To create this broad space for political convergence, we must demand an open consultation process. This requires that labor and climate justice groups, rank-and-file workers, immigrants, farmworkers, and small and mid-sized business owners have an opportunity to weigh in with their concerns. In addition to these formal consultations, civil society should help to amplify these voices of concern through people’s tribunals and other public hearings. And this input should form the basis of an alternative vision for cooperation between the three countries.

We should not meekly request that NAFTA’s unenforceable side agreements on labor and environmental standards be strengthened around the edges. Rather, we must demand that worker and climate justice in all three countries be built into the foundations of all subsequent commercial agreements.

In addition, we must call for the deeply unpopular ISDS mechanisms to be either eliminated or opened up so that community groups, individuals and governments can bring lawsuits against corporations for labor and environmental malfeasance. Consumer protection must replace corporate interests as the principal factor in the renegotiation of intellectual property laws, as well as the coming regulation of e-commerce.

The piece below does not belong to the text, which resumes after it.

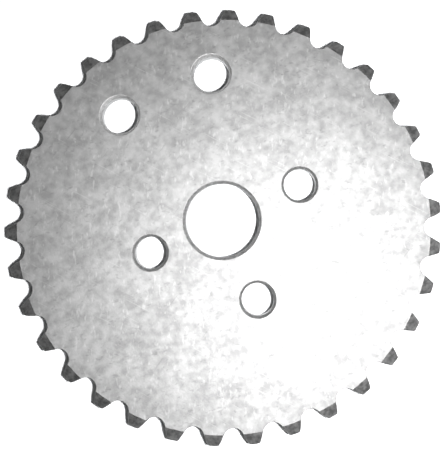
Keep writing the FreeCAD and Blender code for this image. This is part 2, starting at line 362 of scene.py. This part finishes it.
def find_holes():
    """The six openings, from the places and sizes of the record's mounts."""
    def centre(name):
        x, y, _ = MOUNTS[name]["pos_m"]
        return Vector((x / MM, y / MM))

    def pair(name):
        half = Vector((MOUNTS[name]["dims"]["spacing_x_mm"] / 2, 0))
        return [centre(name) + half, centre(name) - half]

    bore = MOUNTS["bore"]["dims"]["r_mm"]
    bolt = MOUNTS["bolt_pair"]["dims"]["hole_r_mm"]
    outer = MOUNTS["outer_pair"]["dims"]["hole_r_mm"]
    holes = [RoundHole(centre("bore"), bore, BORE_CHAMFER_WIDTH, INNER_CHAMFER, BORE_STEPS)]
    for place in pair("bolt_pair") + [centre("single_bolt_hole")]:
        holes.append(RoundHole(place, bolt, BOLT_CHAMFER_WIDTH, INNER_CHAMFER, BOLT_STEPS))
    for place in pair("outer_pair"):
        holes.append(RoundHole(place, outer, OUTER_CHAMFER_WIDTH, OUTER_CHAMFER, OUTER_STEPS))
    return holes


def flat_rim():
    """Edge of the flat part of a face: up the seats, and across each tooth where its bevel begins."""
    rows = tooth_rows(EDGE_BREAK)[:BLEND_INDEX + 1]
    radius, half = rows[-1]
    one_tooth = [(r, -h) for r, h in rows]
    one_tooth += [(radius, angle) for angle in spread(-half, half, LAND_STEPS)[1:]]
    one_tooth += [(r, h) for r, h in reversed(rows[1:])]
    return [polar(r, a + tooth * PITCH_ANGLE) for tooth in range(TOOTH_COUNT) for r, a in one_tooth]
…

Investor incentives should be vanquished, and instead of simply requesting that we “buy (corporate) American,” we should demand that all three countries “buy union,” that they buy sustainably, and that they support local, social and solidarity economies when possible.

Prominent laborfair trade and environmental groups have outlined these and other demands in great detail. Crucially, these proposals are broadly popular with the majority of people in all three countries. The upcoming NAFTA fight thus presents an opportunity to deal a blow to Trump’s xenophobic rhetoric and neoliberal blueprint — and to begin the hard work of forging a new progressive consensus.